Task directions
From the records below, transcribe only the lines running from the one with "for leftover in" through the one with "obj.matrix_parent_inverse = Matrix.Identity(4)". Keep both of those end lines.

Data provided
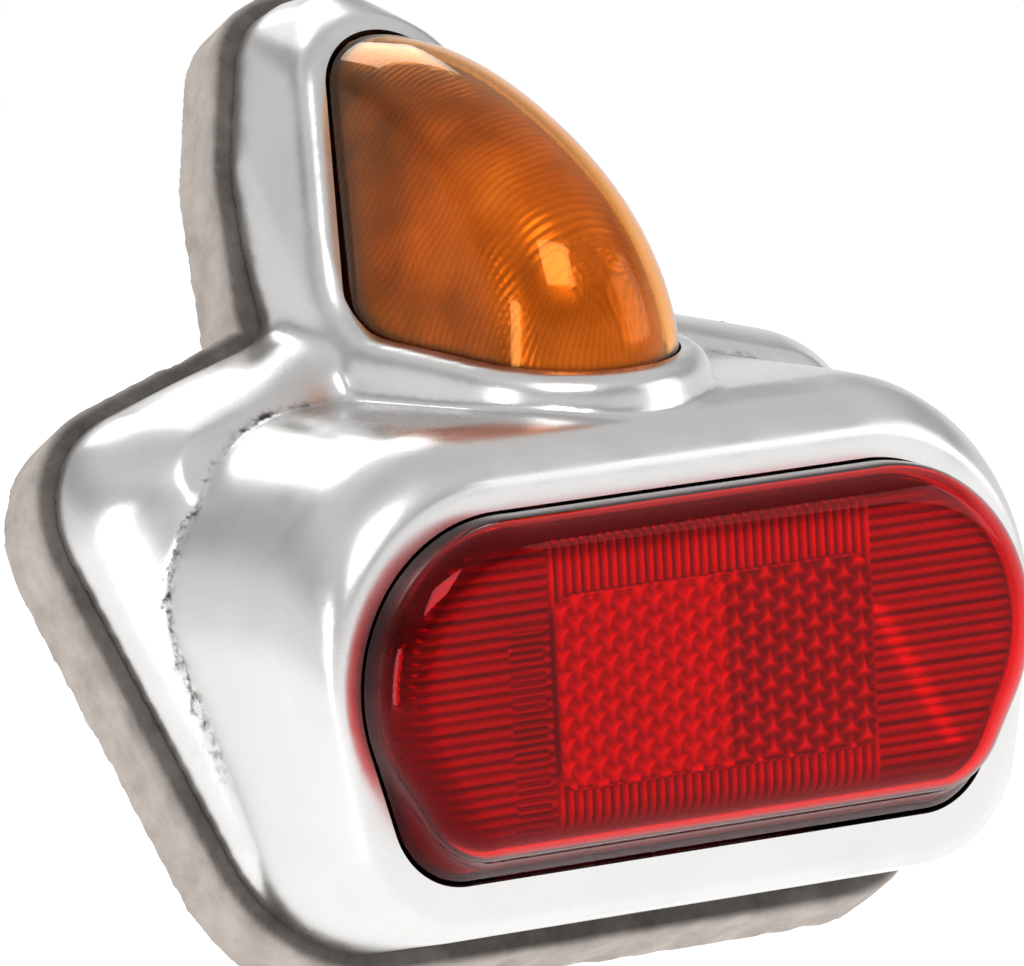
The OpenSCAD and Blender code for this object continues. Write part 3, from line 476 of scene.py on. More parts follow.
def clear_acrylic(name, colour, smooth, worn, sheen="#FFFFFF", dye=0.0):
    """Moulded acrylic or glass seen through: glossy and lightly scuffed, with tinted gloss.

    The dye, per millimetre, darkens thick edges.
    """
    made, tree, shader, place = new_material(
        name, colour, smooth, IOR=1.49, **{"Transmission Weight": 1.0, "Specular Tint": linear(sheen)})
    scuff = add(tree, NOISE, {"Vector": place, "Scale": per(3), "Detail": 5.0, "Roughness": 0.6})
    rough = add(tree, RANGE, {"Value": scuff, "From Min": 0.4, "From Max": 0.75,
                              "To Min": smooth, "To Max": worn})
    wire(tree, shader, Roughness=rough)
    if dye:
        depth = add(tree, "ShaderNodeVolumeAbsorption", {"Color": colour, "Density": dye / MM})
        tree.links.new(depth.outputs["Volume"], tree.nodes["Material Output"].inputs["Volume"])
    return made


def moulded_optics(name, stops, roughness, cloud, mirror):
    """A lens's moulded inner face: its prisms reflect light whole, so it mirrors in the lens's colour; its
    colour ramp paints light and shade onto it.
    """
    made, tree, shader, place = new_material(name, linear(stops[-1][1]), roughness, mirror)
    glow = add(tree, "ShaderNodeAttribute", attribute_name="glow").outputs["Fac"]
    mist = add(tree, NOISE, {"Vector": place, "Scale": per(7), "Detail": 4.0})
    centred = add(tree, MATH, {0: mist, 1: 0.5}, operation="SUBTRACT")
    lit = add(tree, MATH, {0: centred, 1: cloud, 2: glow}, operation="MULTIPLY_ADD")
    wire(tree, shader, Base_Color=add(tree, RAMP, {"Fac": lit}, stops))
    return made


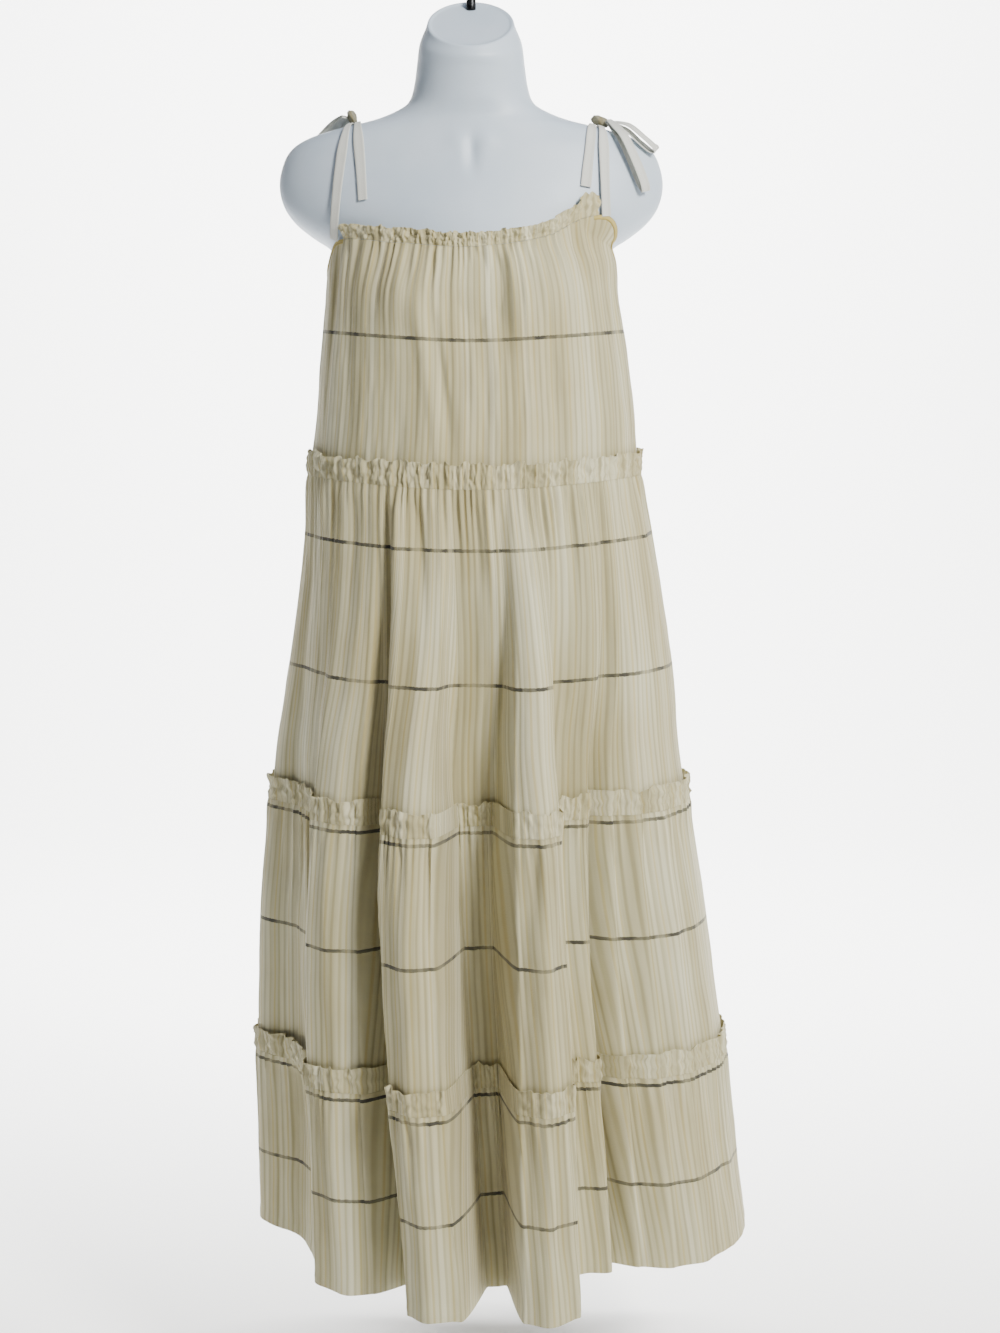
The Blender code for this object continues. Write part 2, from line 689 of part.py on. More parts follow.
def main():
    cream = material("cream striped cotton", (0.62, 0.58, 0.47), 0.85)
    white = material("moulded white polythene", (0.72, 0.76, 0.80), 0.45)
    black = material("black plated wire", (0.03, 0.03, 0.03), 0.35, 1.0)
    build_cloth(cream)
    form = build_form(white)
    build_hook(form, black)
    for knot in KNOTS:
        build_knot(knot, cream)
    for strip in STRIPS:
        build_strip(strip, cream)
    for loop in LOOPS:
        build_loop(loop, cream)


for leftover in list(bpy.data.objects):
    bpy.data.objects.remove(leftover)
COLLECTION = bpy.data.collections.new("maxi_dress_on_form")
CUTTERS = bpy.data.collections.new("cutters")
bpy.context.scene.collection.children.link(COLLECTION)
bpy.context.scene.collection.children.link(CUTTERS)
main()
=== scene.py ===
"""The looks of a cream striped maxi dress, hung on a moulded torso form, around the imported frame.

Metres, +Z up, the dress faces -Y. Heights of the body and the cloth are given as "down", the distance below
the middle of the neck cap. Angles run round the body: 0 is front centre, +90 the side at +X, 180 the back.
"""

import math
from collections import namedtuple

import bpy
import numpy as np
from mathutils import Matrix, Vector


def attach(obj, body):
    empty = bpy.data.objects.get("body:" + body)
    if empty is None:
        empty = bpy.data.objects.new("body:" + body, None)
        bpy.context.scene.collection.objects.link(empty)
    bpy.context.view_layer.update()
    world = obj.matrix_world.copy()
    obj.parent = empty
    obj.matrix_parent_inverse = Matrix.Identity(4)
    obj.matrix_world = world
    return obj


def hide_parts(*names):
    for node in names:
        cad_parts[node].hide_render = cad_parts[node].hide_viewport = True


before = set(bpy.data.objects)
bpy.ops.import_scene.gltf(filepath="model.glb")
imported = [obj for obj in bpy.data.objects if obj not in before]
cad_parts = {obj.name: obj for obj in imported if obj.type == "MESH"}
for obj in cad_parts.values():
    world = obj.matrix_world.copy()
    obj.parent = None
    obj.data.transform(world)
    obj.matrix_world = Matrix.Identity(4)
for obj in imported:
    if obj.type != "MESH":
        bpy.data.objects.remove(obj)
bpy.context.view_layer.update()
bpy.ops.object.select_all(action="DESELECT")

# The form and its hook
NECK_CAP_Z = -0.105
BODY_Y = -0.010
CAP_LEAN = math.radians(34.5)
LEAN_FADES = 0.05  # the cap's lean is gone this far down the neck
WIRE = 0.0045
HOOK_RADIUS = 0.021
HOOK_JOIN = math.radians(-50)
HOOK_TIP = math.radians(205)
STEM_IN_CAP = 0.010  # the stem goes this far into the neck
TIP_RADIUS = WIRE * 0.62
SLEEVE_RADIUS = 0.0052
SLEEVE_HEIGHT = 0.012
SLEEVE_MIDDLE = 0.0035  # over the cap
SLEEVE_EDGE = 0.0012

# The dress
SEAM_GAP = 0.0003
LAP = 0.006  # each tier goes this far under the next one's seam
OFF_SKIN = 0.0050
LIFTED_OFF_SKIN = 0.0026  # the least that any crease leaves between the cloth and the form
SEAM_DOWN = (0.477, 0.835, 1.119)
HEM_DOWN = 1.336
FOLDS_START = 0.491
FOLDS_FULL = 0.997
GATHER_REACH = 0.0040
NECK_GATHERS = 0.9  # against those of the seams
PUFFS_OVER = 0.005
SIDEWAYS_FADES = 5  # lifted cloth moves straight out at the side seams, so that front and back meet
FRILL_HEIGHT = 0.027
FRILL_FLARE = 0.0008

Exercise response
for leftover in list(bpy.data.objects):
    bpy.data.objects.remove(leftover)
COLLECTION = bpy.data.collections.new("maxi_dress_on_form")
CUTTERS = bpy.data.collections.new("cutters")
bpy.context.scene.collection.children.link(COLLECTION)
bpy.context.scene.collection.children.link(CUTTERS)
main()
=== scene.py ===
"""The looks of a cream striped maxi dress, hung on a moulded torso form, around the imported frame.

Metres, +Z up, the dress faces -Y. Heights of the body and the cloth are given as "down", the distance below
the middle of the neck cap. Angles run round the body: 0 is front centre, +90 the side at +X, 180 the back.
"""

import math
from collections import namedtuple

import bpy
import numpy as np
from mathutils import Matrix, Vector


def attach(obj, body):
    empty = bpy.data.objects.get("body:" + body)
    if empty is None:
        empty = bpy.data.objects.new("body:" + body, None)
        bpy.context.scene.collection.objects.link(empty)
    bpy.context.view_layer.update()
    world = obj.matrix_world.copy()
    obj.parent = empty
    obj.matrix_parent_inverse = Matrix.Identity(4)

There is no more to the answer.